As stated earlier, each minor alteration in MMP is essential in overall mitochondrial status, and flow cytometry is convenient for monitoring those changes (90). Therefore, a single complex multi-parametric technique, imaging flow cytometry, capable of substituting both flow cytometry and microscope, would be an appropriate option. As we conclude from this meta-analysis, a combination of morphological and fluorescent functional parameters may improve sperm quality evaluation. Morphometric sperm characteristics are between most important indicators of fertility (96) but are not available from conventional flow cytometry analysis. The imaging flow cytometry has already been successfully used in different laboratories for sperm evaluation (44, 97–100) and allowed the characterization of morphological and metabolic sperm parameters in thousands of spermatozoa simultaneously. The IFC is a relatively young technology that still needs to find a place in commercial applications and research, particularly in sperm characterization, where routine methods (sperm motility evaluation, etc.) have been established for decades. However, the Imagestream IDEAS software capable to differentiate sperm from cellular debris and cytoplasmic droplets of similar size solving the major problem of automatic CASA systems.

Artificial intelligence and machine learning algorithms are increasingly used to analyze IFC data (101–104). The development of IFC systems for this specific field will depend on reproducibility, usability, stability, complexity of instrument setup, and addition of artificial intelligence algorithms to remove the subjectivity and variability of analysis (105, 106). It requires improving the IFC systems to where data will be recorded, processed, and analyzed quickly in veterinary laboratories. Interestingly, current IFC systems (Imagestream and Flocyte instrument lines) are coming from a sole source (Amnis-Cytek) (107), which may simplify standardization of protocols. Recent introduction of image-based sorting instrumentation (108) capable to high-throughput sorting based on fluorescence and morphological features may prove helpful in sex-sorting of functional sperm.

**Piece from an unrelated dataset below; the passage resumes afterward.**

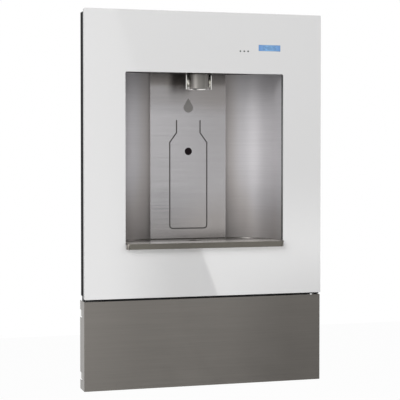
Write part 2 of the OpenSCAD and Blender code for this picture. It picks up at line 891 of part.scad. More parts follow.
// A water tube with its bore
module tube(points) {
    wall = 1;
    bend_share = 2.4;
    bend = bend_share * tube_d;
    run(points, tube_d, bend, tube_d - 2 * wall);
}

module valve_bracket() {
    t = 2;
    half = valve_w / 2 - 2 * t;
    color("gainsboro") {
        block([valve_x - half, nozzle_y - 3 * t, valve_low_z - t], [valve_x + half, box_in_y, valve_low_z]);
        block([valve_x - half, box_in_y - t, valve_low_z - t], [valve_x + half, box_in_y, valve_high_z]);
    }
}

module valve_body() {
    half = valve_w / 2;
    deep = 12;
    way_d = 4;
    seat_d = 3;
    bore_l = port_l - port_stop;
    color([0.85, 0.82, 0.75]) difference() {
        union() {
            block([valve_x - half, nozzle_y - deep, valve_low_z], [valve_x + half, nozzle_y + deep,
                valve_high_z]);
            rod_x(valve_x - half - port_l, valve_x + half + port_l, nozzle_y, port_z, port_d);
            rod_z(valve_x, nozzle_y, valve_high_z - cut, guide_top_z, guide_d);
        }
        rod_x(valve_x - half - port_l - cut, valve_x + half + port_l + cut, nozzle_y, port_z, way_d);
        for (s = [-1, 1]) translate([valve_x + s * (half + port_l), nozzle_y, port_z])
            rotate([0, -90 * s, 0]) translate([0, 0, -cut])
            cylinder(h = bore_l + clear + cut, d = tube_d + 2 * fit);
        rod_z(valve_x, nozzle_y, port_z, plunger_low_z + clear, seat_d);
        rod_z(valve_x, nozzle_y, plunger_low_z, chamber_top_z, chamber_d);
    }
}

module valve_coil() {
    side = 32;
    can_h = guide_top_z - valve_high_z - 2 * clear - guide_cap;
    r = 4;
    color([0.15, 0.15, 0.17]) difference() {
        union() {
            translate([valve_x - side / 2, nozzle_y - side / 2, valve_high_z])
                linear_extrude(can_h) round_rect(side, side, r);
            block([valve_x - side / 2 - r, nozzle_y - 2 * r, valve_lead_z - r],
                [valve_x, nozzle_y + 2 * r, valve_high_z + can_h]);
        }
        rod_z(valve_x, nozzle_y, valve_high_z - cut, guide_top_z, guide_d + 2 * fit);
    }
}

module valve_plunger() {
    slot = 1;
    color("darkgray") difference() {
        rod_z(valve_x, nozzle_y, plunger_low_z, plunger_low_z + plunger_l, chamber_d - 2 * fit);
        block([valve_x - chamber_d, nozzle_y - slot, plunger_low_z + slot],
            [valve_x - chamber_d / 2 + slot, nozzle_y + slot, plunger_low_z + plunger_l + cut]);
    }
}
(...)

First of all, the analyzed studies represented different breeds and sometimes a mix of breeds; after using subgroup analysis, the level of heterogeneity was decreased in the more homogenous dairy group of breeds. The number of studies used for each subgroup was relatively small that could result in a biased estimation of heterogeneity (I²) (109). Next, the lack of standardization contributed to the high heterogeneity level. The methods for evaluating total motility and abnormal morphology, thawing and staining techniques, and types of fluorescent dyes are varied among the studies due to the lack of standard protocols for quality assessment of cryopreserved bovine semen. Sperm morphology needs to be better evaluated, and though CASA systems have developed protocols to analyze efficiently the kinematic parameters of animal sperm (58), their use needs to be extended to the analysis of viability, DFI and morphology (110), which considered to be vital for fertility prediction.